Interim Finance & HRM Director (PE Fund)

The company is an Italian multinational manufacturing and selling machinery for the food industry. It is owned by an important PE fund, which is currently optimising operations and driving both organic and inorganic growth. A key part of this optimisation process is the implementation of SAP within all its subsidiaries. After the successful project in Spain, the company decided to use an interim solution also in LATAM and in Italy.

 

Situation

In Spain, the focus is on implementing SAP and merging three companies with similar activities and complementary geographical reach, all belonging to the same venture capital fund. To accelerate the implementation of transformation projects, the client decided to separate the day-to-day financial activities from the transformation processes.

 

Challenges

The company faced several challenges during project implementation:

  • Replacement of the finance director: During the project, it became clear that there was a need to replace the finance director. This required additional efforts to manage both the transition process and the search for a new finance director.
  • Managing cost synergies and human resources: In the later stages of the project, the interim manager also had to focus on identifying and implementing cost synergies. Moreover, he took on the role of HR director, which included negotiating incentive leave agreements and managing relations with trade unions.
  • Culture change through SAP implementation: The implementation of SAP required a significant culture change within an organisation that was used to working manually. This required a profound transformation in the way of working and thinking.

 

Action

The following steps were taken during the project:

  • Takeover of financial leadership: The interim manager took over the financial leadership of the main company of the three that were to merge.
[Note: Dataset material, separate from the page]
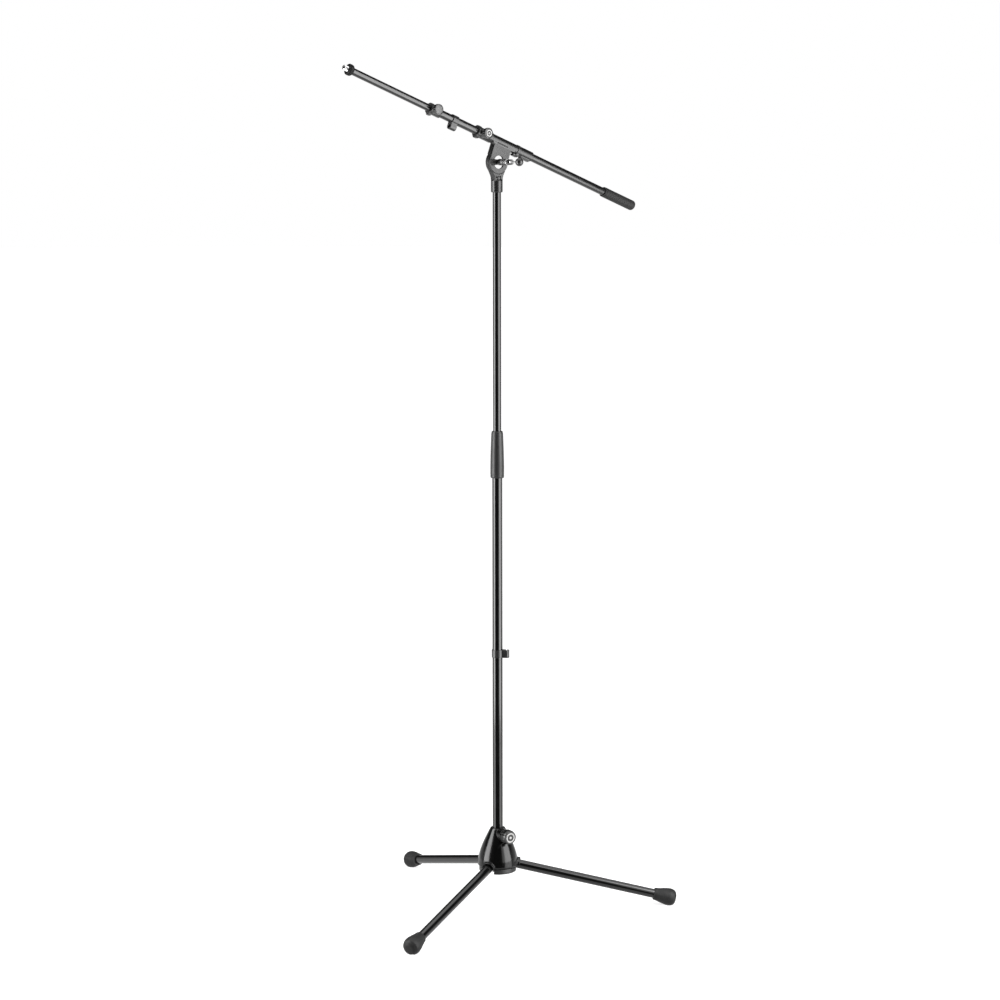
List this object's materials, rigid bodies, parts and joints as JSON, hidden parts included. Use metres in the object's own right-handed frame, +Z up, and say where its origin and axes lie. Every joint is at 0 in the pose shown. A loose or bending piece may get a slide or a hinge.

This included negotiating the separation process, finding and training a new finance director over a two-month period.
  • Expansion of responsibilities: In addition to the original duties, the interim manager added cost synergy management, as well as responsibility for Human Resources. He negotiated incentive leave agreements and managed relations with trade unions.
  • Implementation of SAP and process optimisation: The interim manager drafted a work plan that stimulated a change of mindset within the company. This plan included the optimisation of work processes in various areas, such as sales and operations, and introduced simple tools for preparing work reports and settling travel expenses.
  • Merger of group companies: The interim manager engaged specialised legal advice to define the roadmap for the merger of group companies in Spain and implement it as soon as possible. Due to limitations in auditing interim accounts during the SAP implementation, the merger was executed as soon as the financial statements were closed and audited.

 

Results

After ten months of the project, the following key results were achieved:

  • Successful implementation of the ERP system within five months.
  • A 50% increase in invoicing by setting up a process for late invoicing of the technical department.
  • Establishment of an individualised profit centre to monitor the activity of the technical department, which proved crucial in supporting machine sales.
  • Implementation of computer tools to prepare work reports and automate travel expense management.
  • An unqualified audit, demonstrating that the finance function was performed correctly.
  • Training of the new Finance Director for a period of two months.
  • Preparation of all necessary documentation to start the merger process once the accounts are prepared.
  • Successful implementation of the synergy plan designed by the Company.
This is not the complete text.